We take the argument further by referring to the American feminist Karen Barad’s theory on intra-action (Barad 2003). To Barad, communication and interplays form the agents: they are not fixed individuals prior to the communication. They are formed through communication and intra-actions which they themselves co-produce. Barad hence writes that individuals produce their identity in the sensemaking processes: by being able to recognize themselves as subjects in the communications, in the actual social processes and through materiality. Barad is in line with Alfred Lorenzer (1975) who argues that aspects of socializing environments are bodies, materiality, space and time.

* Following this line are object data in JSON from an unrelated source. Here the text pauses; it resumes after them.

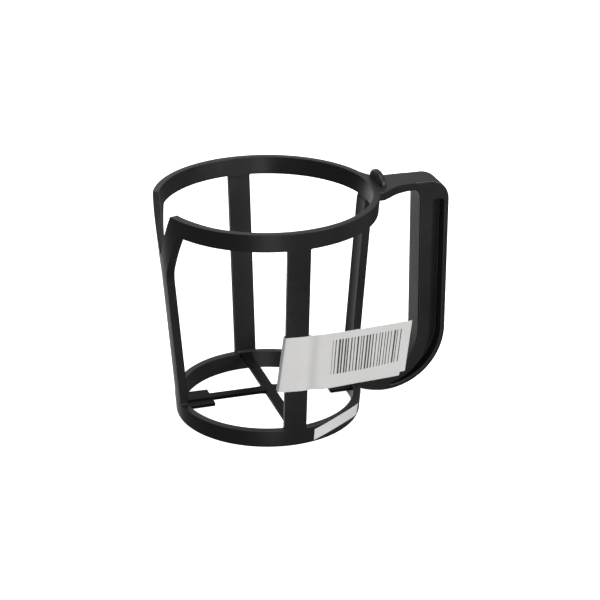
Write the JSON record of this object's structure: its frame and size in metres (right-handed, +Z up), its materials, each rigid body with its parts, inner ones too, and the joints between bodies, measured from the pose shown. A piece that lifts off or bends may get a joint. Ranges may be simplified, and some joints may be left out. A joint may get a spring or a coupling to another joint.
{
  "type": "bottle cage with handle",
  "caption": "Open tapered black plastic cage with a V-split rim, a base cross and a fixed side handle, to hold a drink bottle, carrying a blank-coded paper label.",
  "frame": {"origin": "on the axis of the cage, in the plane that the foot ring stands on", "axes": "+Z up along the cage's axis, +X from the axis through the handle, -Y towards the upright that carries the label"},
  "size_m": [0.1122, 0.085, 0.0922],
  "materials": {
    "cage_plastic": "satin moulded black",
    "label_paper": "uncoated white paper with plain printed bars",
    "sticker_paper": "small white paper strip"
  },
  "bodies": {
    "root": {"foot_ring": "cage_plastic", "rim_ring": "cage_plastic", "split_arm_rear": "cage_plastic", "split_arm_front": "cage_plastic", "split_stem": "cage_plastic", "front_upright": "cage_plastic", "rear_upright": "cage_plastic", "handle_upright": "cage_plastic", "cross_bar": "cage_plastic", "tie_split_side": "cage_plastic", "tie_handle_side": "cage_plastic", "tab_split_side": "cage_plastic", "tab_handle_side": "cage_plastic", "handle_top_bar": "cage_plastic", "handle_corner": "cage_plastic", "grip_strap": "cage_plastic", "bow_strap": "cage_plastic", "outer_flange": "cage_plastic", "grip_web": "cage_plastic", "handle_foot": "cage_plastic", "thumb_rest": "cage_plastic", "barcode_label": "label_paper", "origin_sticker": "sticker_paper"}
  },
  "joints": []
}
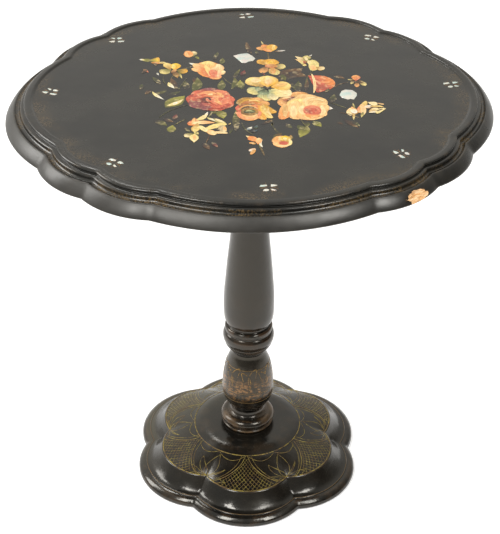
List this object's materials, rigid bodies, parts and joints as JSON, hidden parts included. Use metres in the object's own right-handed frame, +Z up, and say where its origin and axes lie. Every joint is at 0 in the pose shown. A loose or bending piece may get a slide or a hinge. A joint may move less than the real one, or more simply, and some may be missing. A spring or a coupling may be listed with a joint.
{
  "type": "tilt-top pedestal table",
  "caption": "Black lacquered pedestal table: a lobed papier-mache top with painted flowers tilts upright on a turned column over a lobed domed base.",
  "frame": {"origin": "on the floor under the middle of the column", "axes": "+X along the tilt axis, to the right of someone facing the painted face; +Y away from them; +Z up"},
  "size_m": [0.7276, 0.6738, 0.7],
  "materials": {
    "black_lacquer": "gloss",
    "raw_wood": "matte",
    "dark_wood": "satin",
    "cast_iron": "matte",
    "dark_iron": "satin",
    "steel": "satin",
    "brass": "satin"
  },
  "bodies": {
    "stand": {"base_ballast": "cast_iron", "base_board": "raw_wood", "base_hub": "raw_wood", "base_screw_1": "steel", "base_screw_2": "steel", "base_screw_3": "steel", "base_screw_4": "steel", "base_shell": "black_lacquer", "column_baluster": "black_lacquer", "column_collar": "black_lacquer", "column_foot": "black_lacquer", "column_ring": "black_lacquer", "column_shaft": "black_lacquer", "keeper_plate": "brass", "keeper_screw_1": "brass", "keeper_screw_2": "brass", "lower_nut": "dark_iron", "lower_washer": "dark_iron", "pivot_pin_left": "steel", "pivot_pin_right": "steel", "tie_rod": "dark_iron", "tilt_block": "dark_wood", "upper_nut": "dark_iron", "upper_washer": "dark_iron"},
    "top": {"bearer_left": "dark_wood", "bearer_right": "dark_wood", "bearer_screw_1": "steel", "bearer_screw_2": "steel", "bearer_screw_3": "steel", "bearer_screw_4": "steel", "bearer_screw_5": "steel", "bearer_screw_6": "steel", "bolt_plate": "brass", "bolt_plate_screw_1": "brass", "bolt_plate_screw_2": "brass", "bolt_plate_screw_3": "brass", "bolt_plate_screw_4": "brass", "bolt_staple_back": "brass", "bolt_staple_front": "brass", "table_top": "black_lacquer"},
    "slide_bolt": {"slide_bolt": "brass", "bolt_knob": "brass"}
  },
  "joints": [
    {"name": "top_tilt", "type": "hinge", "parent": "stand", "child": "top", "pos_m": [0, -0.075, 0.675], "axis": [1, 0, 0], "range_deg": [0, 90]},
    {"name": "bolt_slide", "type": "slide", "parent": "top", "child": "slide_bolt", "axis": [0, -1, 0], "range_m": [0, 0.01]}
  ]
}
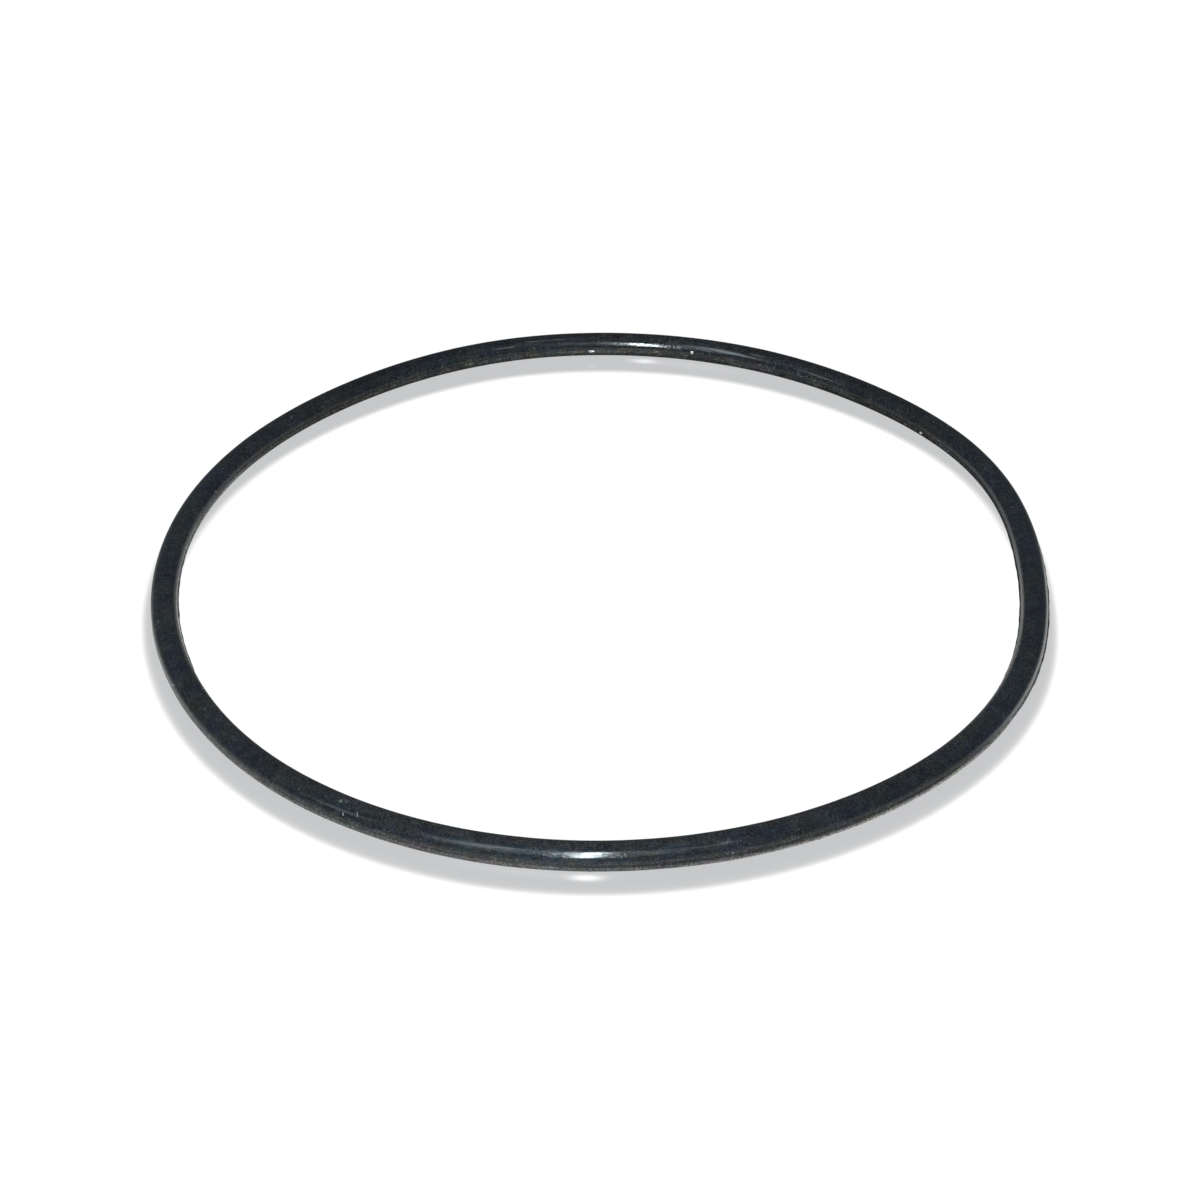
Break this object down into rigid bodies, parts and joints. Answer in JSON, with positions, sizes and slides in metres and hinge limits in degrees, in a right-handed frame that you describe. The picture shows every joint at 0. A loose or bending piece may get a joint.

This argument ties communication to education and to identity-formation, which is a pivotal aspect of world citizenship education: It should not restrict itself to cognitive learning, but should include the ways and circumstances, relations and space, in which learning takes place, because citizenship is a cultural and at the same time cross cultural phenomenon.

9 Conclusion

To conclude, we return to the question in the title of this contribution: General Education: Homogenised Education for the Globalized World? Our answer, as will be clear from our discussion above, is both affirmative and non-conforming. In order for future citizens to understand the globalized world they are living in and to be able to function in and contribute to it, Democratic Bildung is a necessity everywhere. Thus education worldwide will be in need of common elements, like the typical of the period key-problem as formulated by Klafki (2001, p. 5), in every part of the world. However, given that the challenges which families, institutions, societies and nations have to cope with have all their idiosyncratic, locally and culturally bound features, education will have to adapt to these challenges in preparing the next generation for its future. Thus education has in every school and even every classroom its own fundamentally local ingredients. Teachers, students, principals, parents, policymakers and politicians alike have the difficult task to combine the two different perspectives in the daily life of the classroom, the family and the political arena.